Repurposing traditional libraries with makerspaces
Like other schools, The King’s Academy had invested in an impressive library space, only to see technology render it outdated. “Very few modern students pick up a book,” said Rodriguez, “they go online to read.” By signing up for an online library, schools now have access to hundreds of thousands of titles accessed by computing devices; consequently, libraries now are under-utilized spaces.
The Academy moved to curate its book collection for younger grade levels, which emphasizes the importance of still picking up a physical book. For the middle and upper grade levels, they turned to UDT to re-imagine the library space. UDT worked to build multiple unique spaces inside a new media center for “makers”, students working together in collaborative endeavors. UDT’s solution included:
- The Cube, consisting of three glass walls from floor to ceiling, and modern technology inside that allows for focused learning opportunities, connecting to myriad multimedia sources for an engaging learning environment. This space is fully enclosed but still physically part of the maker center.

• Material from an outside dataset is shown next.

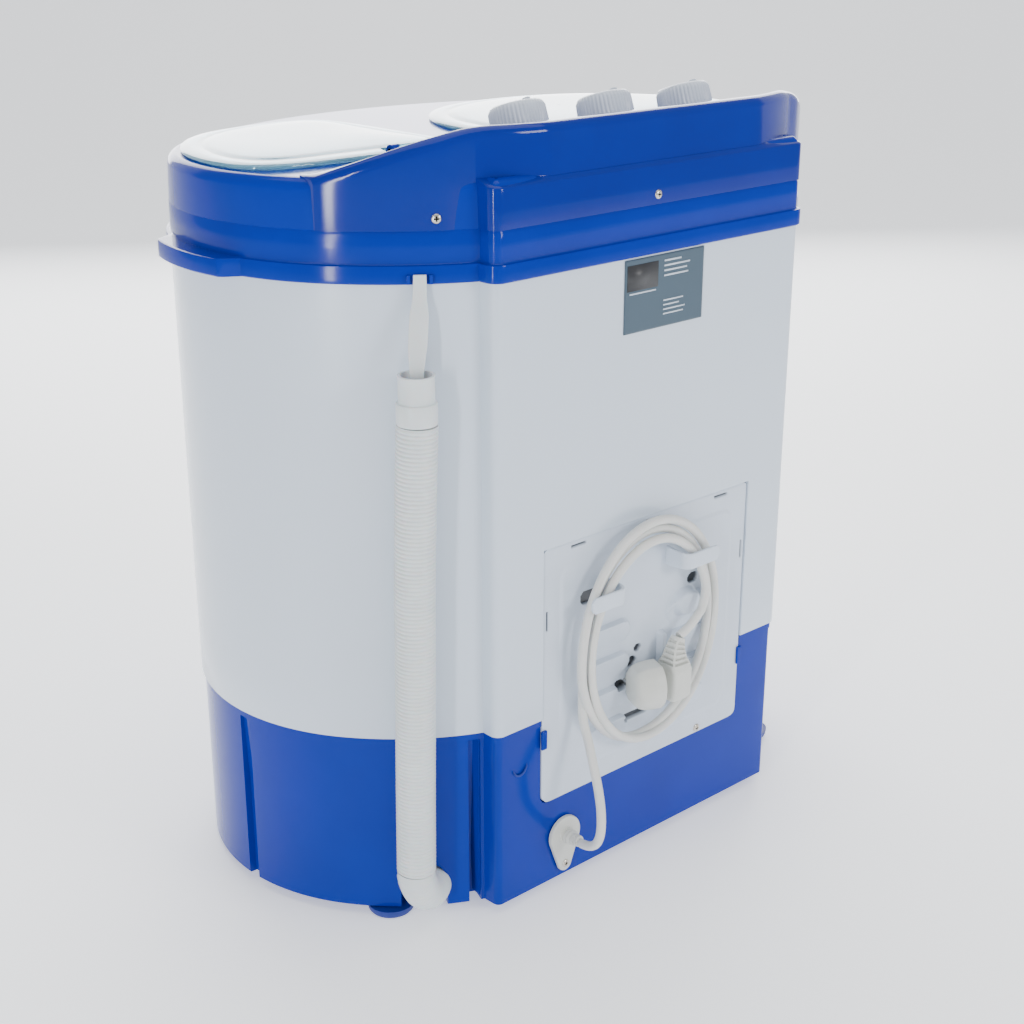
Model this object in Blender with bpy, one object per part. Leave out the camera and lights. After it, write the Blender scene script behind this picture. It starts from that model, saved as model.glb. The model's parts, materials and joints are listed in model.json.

- A large saltwater aquarium just outside the glass walls of the Cube, bringing an engaging natural element into the space.
- New bookshelves for the newly curated library space, with comfortable modular furniture and mobile workspaces that can be moved around to create unique spaces for young users. The maker center is also equipped with digital signage that can be moved around to create connectible displays.
The makerspace is centered on collaboration in uniquely configured environments to support new learning opportunities. This creative space is enabled by technology, multimedia and automation systems and wireless connectivity – all customized and engineered by UDT.
“It used to be a sleepy library, now it’s an active space,” said Rodriguez. “The media center stays open for later hours, and students truly want to use this space. It’s not unusual to see the space teeming with activity at four or five o’clock in the afternoon – long after classes have let out.”